In Part II, In Taberna, Maltman sings ‘Estuans interius’ with rather more passion and security than he managed earlier. Here at least is some sense of the conflict between the world of the spirit and that of the flesh. Tenor Barry Banks copes with the high tessitura of ‘Olim lacus colueram’ reasonably well – at least he doesn’t break into a hammy falsetto – as does Maltman in ‘Ego sum abbas’. It seems the latter is warming up as the evening progresses, the worldly abbot’s cries of ‘Wafna!’ superbly echoed by the male chorus. And while the drinking song ‘In taberna quando sumus’ is not as rollicking as it can be, the percussion are in cracking form.

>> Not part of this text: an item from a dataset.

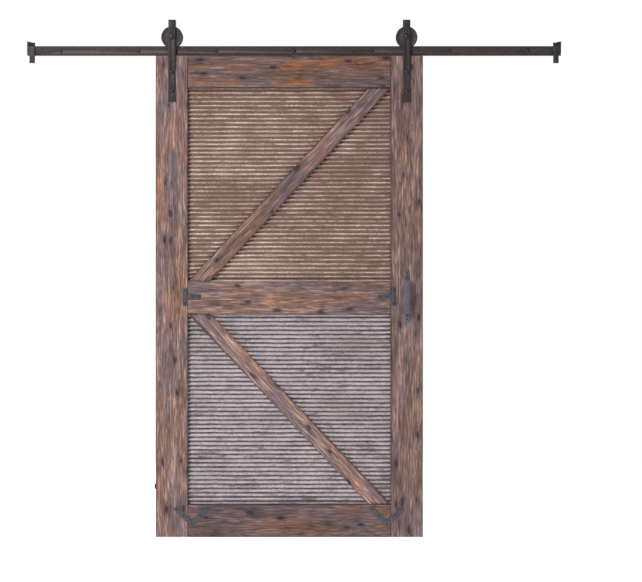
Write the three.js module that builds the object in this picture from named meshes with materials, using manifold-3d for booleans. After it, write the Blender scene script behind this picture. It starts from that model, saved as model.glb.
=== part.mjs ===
// Sliding barn door: flat rail on wall spacers, two strap hangers with grooved wheels, and the
// framed wooden door with corrugated metal panels that they carry.
//
// Millimetres. +X runs along the rail to the right, +Z is up and -Y is the front. The origin is on
// the wall plane, at the middle of the rail's length and height.

import * as THREE from 'three';
import { mergeVertices } from 'three/addons/utils/BufferGeometryUtils.js';
import Module from 'manifold-3d';

const wasm = await Module();
wasm.setup();

// ---------------------------------------------------------------- driving dimensions

const INCH = 25.4;
const GAP = 0.3; // clearance between pieces that touch
const HOLE_GAP = 0.3; // radial clearance of a bolt in its hole

// Rail and its fasteners
const RAIL_LENGTH = 96 * INCH;
const RAIL_HEIGHT = 44;
const RAIL_THICKNESS = 6;
const RAIL_BACK_Y = -35; // the spacers' length
const RAIL_FRONT_Y = RAIL_BACK_Y - RAIL_THICKNESS;
const BOLT_COUNT = 7;
const BOLT_PITCH = 14 * INCH;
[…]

Even the chorus acquit themselves well in the quick-fire ’Bibit hera, bibit herus’.
 
But it’s in the final section, Cour d’amours, that the epic battle between spirit and flesh is most intense, with the soprano’s high-lying ’Amor volat undique’, ‘Stetit puella’ and ‘In trutina’. Lynn Dawson is excellent in the Blomstedt recording, as is the wondrous Arleen Auger for Muti, but no-one sings this music quite like Barbara Hendricks for Mata. In principle Hickox’s Laura Claycomb is too staid – matronly even – to pass for a young girl, and in ‘Dies, nox et omnia’ Maltman could be singing in an English oratorio, such is the po-faced nature of his delivery. Bizarre to say the least.
 
As this performance moved to its climax I found myself reflecting on what might have been. Hickox was a fine choral conductor – I’ll never forget a particularly tender L’enfance du Christ from Cardiff some years back – and the LSO band and chorus can sound magnificent when they want to, so what’s gone wrong here? Has this work become so hackneyed that performers can’t infuse it with anything new? Possibly, but I suspect it’s a combination of that jinxed acoustic, scrappy ensemble, variable singing and, most of all, the conductor’s inexplicably ponderous tempi. Even the ever-capable Chandos team – in SACD mode and with Ralph Couzens at the helm – can’t keep this one off the rocks.
 
You’ve been warned.
 
Dan Morgan

Note - this review was written and ready to be published just before Richard Hickox's death, and was held over until now in respect to his memory.